As she swirls a spoonful of sugar into her teacup, she adds that she’s unhappy with the studio’s ideas about music. “Mary Poppins does not sing,” she says. “She’s not a giddy woman. It’s totally unnecessary. It would simply ruin it. I won’t turn her into one of your silly cartoons.”
At this, Disney looks offended. He sits down and grasps her hand, speaking slowly as he looks right into her eyes. “I would never tarnish it,” he says. “I love her, Pam, I love Mary Poppins. And you’ve got to share her with me.”
The second clip featured another meeting between Travers and Disney. It starts with her in a car (driven by Paul Giamatti) that pulls up to the gates of Disneyland. “Wow, there he is,” says the driver when he sees Disney waiting for them at the park entrance. Travers, however, is neither amused nor excited. The car drives through the gates, into an area that’s typically off-limits to vehicles.
“Welcome to the Magic Kingdom,” Disney says. Travers looks disgusted. “Is it all like this?” she asks. ”Yup,” responds Disney.”
“Do you get everything you want?” “Pretty much. With the exception of the [Mary Poppins movie] rights.” During the conversation, a group of children rush Disney, begging for autographs, and he hands out cards with his signature already on them.
He tells Travers he just wants to take her to one ride. “Then I’ll set you free,” he promises. They arrive at the carousel, which she says she’s happy to see but doesn’t want to ride. But when he insists that she get on a horse, she gives in. She tells him that the Poppins are family to her.
Disney, in turn, confesses that he’d made a wager with a boy that he could get her on a Disney ride. “I just won twenty bucks,” he says, to her irritation.
The last clip seemed to pick up a little farther along in the movie process. Travers is working with the Sherman brothers (Novak and Schwartzman) on the music, and is criticizing the script as she reads it.
“NUMBER 17, not 17,” she says about the Banks family address. She’s told that “no one will see it” since the number only shows up in the stage directions, but it doesn’t matter. “I will,” she responds. She also takes issue with the casting of Dick Van Dyke.
The brothers play a tune for her, which doesn’t seem to please her either. She stops them a few lines in, protesting that “responstable” is not a word. “We made it up,” they tell her. But they cross out the word, replacing it with the now-famous “supercalifragilisticexpialidocious.”
The clips were well received at the event, with Germain tweeting that they featured “humor, tension & plenty of Disney magic.” See the rest of the movie when it opens December 13.

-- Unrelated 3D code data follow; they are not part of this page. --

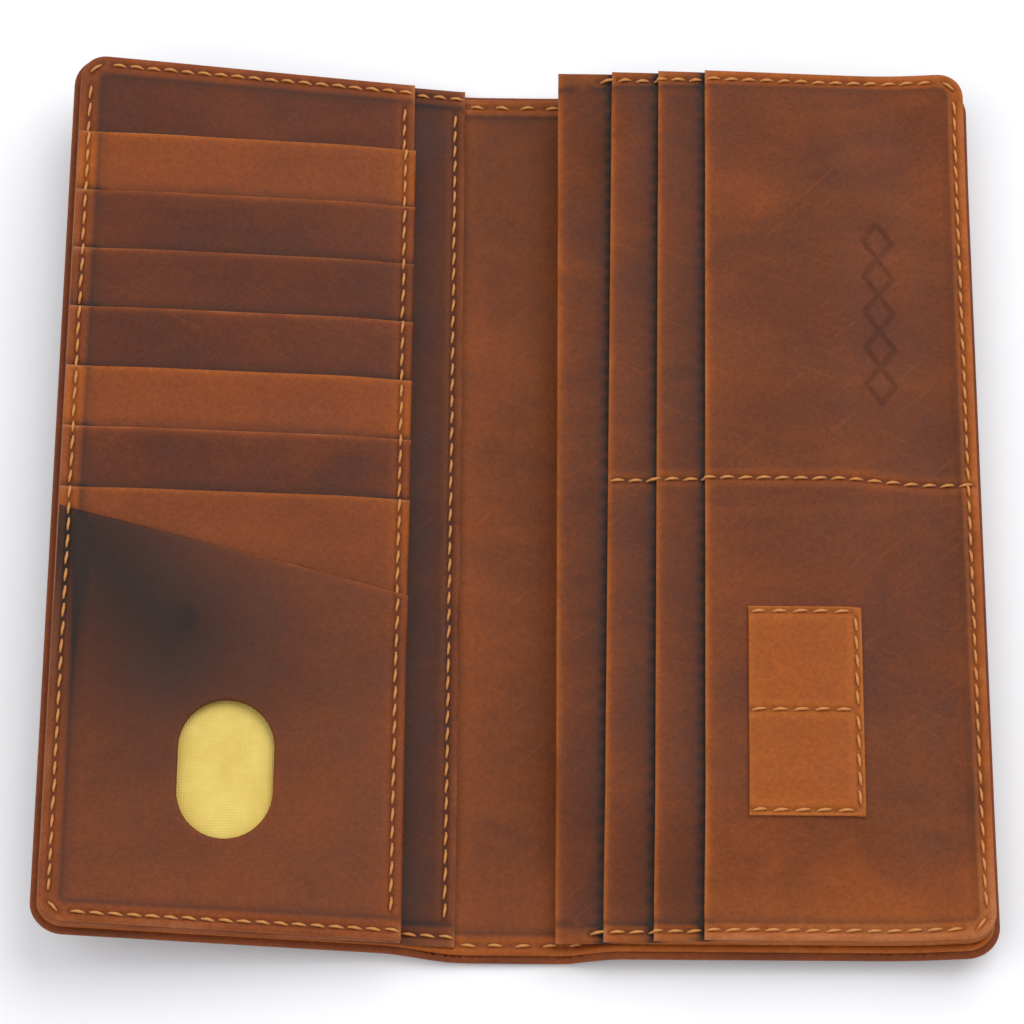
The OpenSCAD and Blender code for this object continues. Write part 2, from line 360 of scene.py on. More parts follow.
def half_outline(inset, start):
    """One half's outline, anticlockwise: square at the fold, round at its two outer corners."""
    r = CORNER_R - inset
    w = half_w - inset
    h = half_h - inset
    return [(start, -h)] + arc(w - r, r - h, r, -90, 0) + arc(w - r, h - r, r, 0, 90) + [(start, h)]


def resample(outline, step):
    """The same outline with a point at least every step millimetres."""
    points = []
    for (ax, ay), (bx, by) in zip(outline, outline[1:] + outline[:1]):
        count = max(1, math.ceil(math.hypot(bx - ax, by - ay) / step))
        for i in range(count):
            points.append((ax + (bx - ax) * i / count, ay + (by - ay) * i / count))
    return np.array(points)


def inward_normals(loop):
    tangent = np.roll(loop, -1, 0) - np.roll(loop, 1, 0)
    tangent /= np.linalg.norm(tangent, axis=1)[:, None]
    return np.stack([-tangent[:, 1], tangent[:, 0]], 1)


def inside(points, loop):
    """Which points lie inside a closed loop, by counting crossings."""
    x, y = points[:, 0][:, None], points[:, 1][:, None]
    ax, ay = loop[:, 0], loop[:, 1]
    bx, by = np.roll(ax, -1), np.roll(ay, -1)
    crosses = (ay > y) != (by > y)
    rise = np.where(by == ay, 1e-12, by - ay)
    return (crosses & (x < (bx - ax) * (y - ay) / rise + ax)).sum(1) % 2 == 1


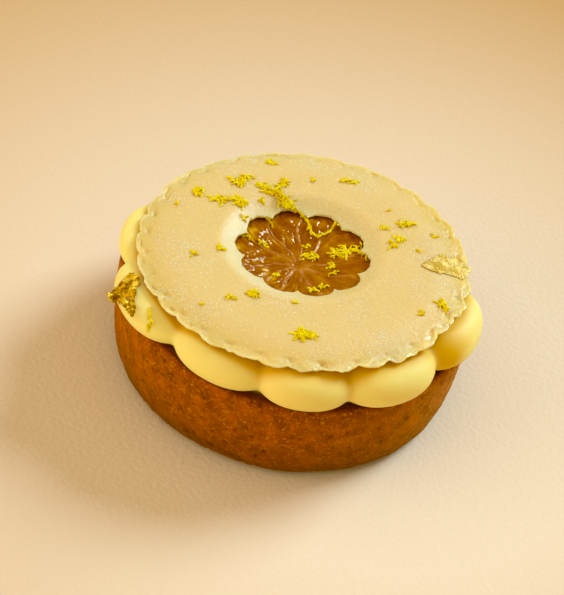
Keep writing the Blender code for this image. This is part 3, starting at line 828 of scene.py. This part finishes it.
def bulb_rise(angle, half_width, reach):
    """How far a bulb can rise before it touches the disc above it."""
    highest = []
    for row in bulb_rows(angle, half_width, reach, 1.0)[13:]:
        x, y, z = row.T
        share = z[0] - BULB_MIDDLE_LEVEL
        under = np.hypot(x, y) < DISC_RADIUS + 1.0
        room = disc_top(x, y) - disc_thickness(x, y) - REST_GAP - BULB_MIDDLE_LEVEL
        if under.any() and share > 0.3:
            highest.append(room[under].min() / share)
    return min(highest)


# %% [markdown]
# ## Finish: lemon cream
# Whipped cream with lemon curd is satin, neither matt nor wet, and light goes deep into it. What comes
# back out of a gap has passed through more cream and is a deeper yellow. The renderer does part of that
# by subsurface scattering; the rest is painted shade, a stored share that mixes in a richer, darker yellow.

# %% Finish: lemon cream
whipped_cream, tree, shader = new_finish(
    "whipped lemon cream",
    {
        "Roughness": 0.55,
        "Specular IOR Level": 0.3,
        "Subsurface Weight": 0.85,
        "Subsurface Radius": (1.0, 0.75, 0.25),
        "Subsurface Scale": 0.0036,
    },
)
place = add_node(tree, "ShaderNodeTexCoord").outputs["Object"]
cloud = add_node(tree, "ShaderNodeTexNoise", {"Vector": place, "Scale": 70.0, "Detail": 2.0})
yellow = add_node(
    tree,
    "ShaderNodeMix",
    {"Factor": cloud, "A": linear("#fbe080"), "B": linear("#fde58e")},
    data_type="RGBA",
)
amount = add_node(tree, "ShaderNodeAttribute", attribute_name="deep").outputs["Fac"]
cream_in_painted_shade = add_node(
    tree, "ShaderNodeMix", {"Factor": amount, "A": yellow, "B": linear("#e0ae00")}, data_type="RGBA"
)
smear = add_node(tree, "ShaderNodeTexNoise", {"Vector": place, "Scale": 260.0, "Detail": 2.0})
bump = add_node(tree, "ShaderNodeBump", {"Height": smear, "Strength": 0.12, "Distance": 0.0005})
fill(shader, {"Base Color": cream_in_painted_shade, "Normal": bump})

# %% Cream as one skin
WELL_RADIUS = 21.6
WELL_LEVEL = 20.6
BED_LEVEL = 23.0
BED_BASE = 18.4
BED_STEPS = 160
NECK_RADIUS = CASE_RADIUS - RIM_WIDTH - 0.45
bed_outline = [(0.3, WELL_LEVEL), (WELL_RADIUS - 0.5, WELL_LEVEL), (WELL_RADIUS + 0.6, BED_LEVEL)]
bed_outline += [(NECK_RADIUS + 0.9, BED_LEVEL), (NECK_RADIUS + 1.4, 22.3), (NECK_RADIUS + 0.4, 21.5)]
bed_outline += [(NECK_RADIUS, 20.8), (NECK_RADIUS, BED_BASE), (0.3, BED_BASE)]
joined = bmesh.new()
joined.from_mesh(grid_mesh("bed", turned_rows(bed_outline, BED_STEPS), cap=True))
for number, bulb in enumerate(BULBS):
    joined.from_mesh(grid_mesh(f"bulb {number}", bulb_rows(*bulb, bulb_rise(*bulb)), cap=True))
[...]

When Walt Disney’s daughters begged him to make a movie of their favorite book, P.L. Travers’ “Mary Poppins,” he made them a promise—one that he didn’t realize would take 20 years to keep. In his quest to obtain the rights, Walt comes up against a curmudgeonly, uncompromising writer who has absolutely no intention of letting her beloved magical nanny get mauled by the Hollywood machine. But, as the books stop selling and money grows short, Travers reluctantly agrees to go to Los Angeles to hear Disney’s plans for the adaptation. For those two short weeks in 1961, Walt Disney pulls out all the stops. Armed with imaginative storyboards and chirpy songs from the talented Sherman brothers, Walt launches an all-out onslaught on P.L. Travers, but the prickly author doesn’t budge. He soon begins to watch helplessly as Travers becomes increasingly immovable and the rights begin to move further away from his grasp. It is only when he reaches into his own childhood that Walt discovers the truth about the ghosts that haunt her, and together they set Mary Poppins free to ultimately make one of the most endearing films in cinematic history.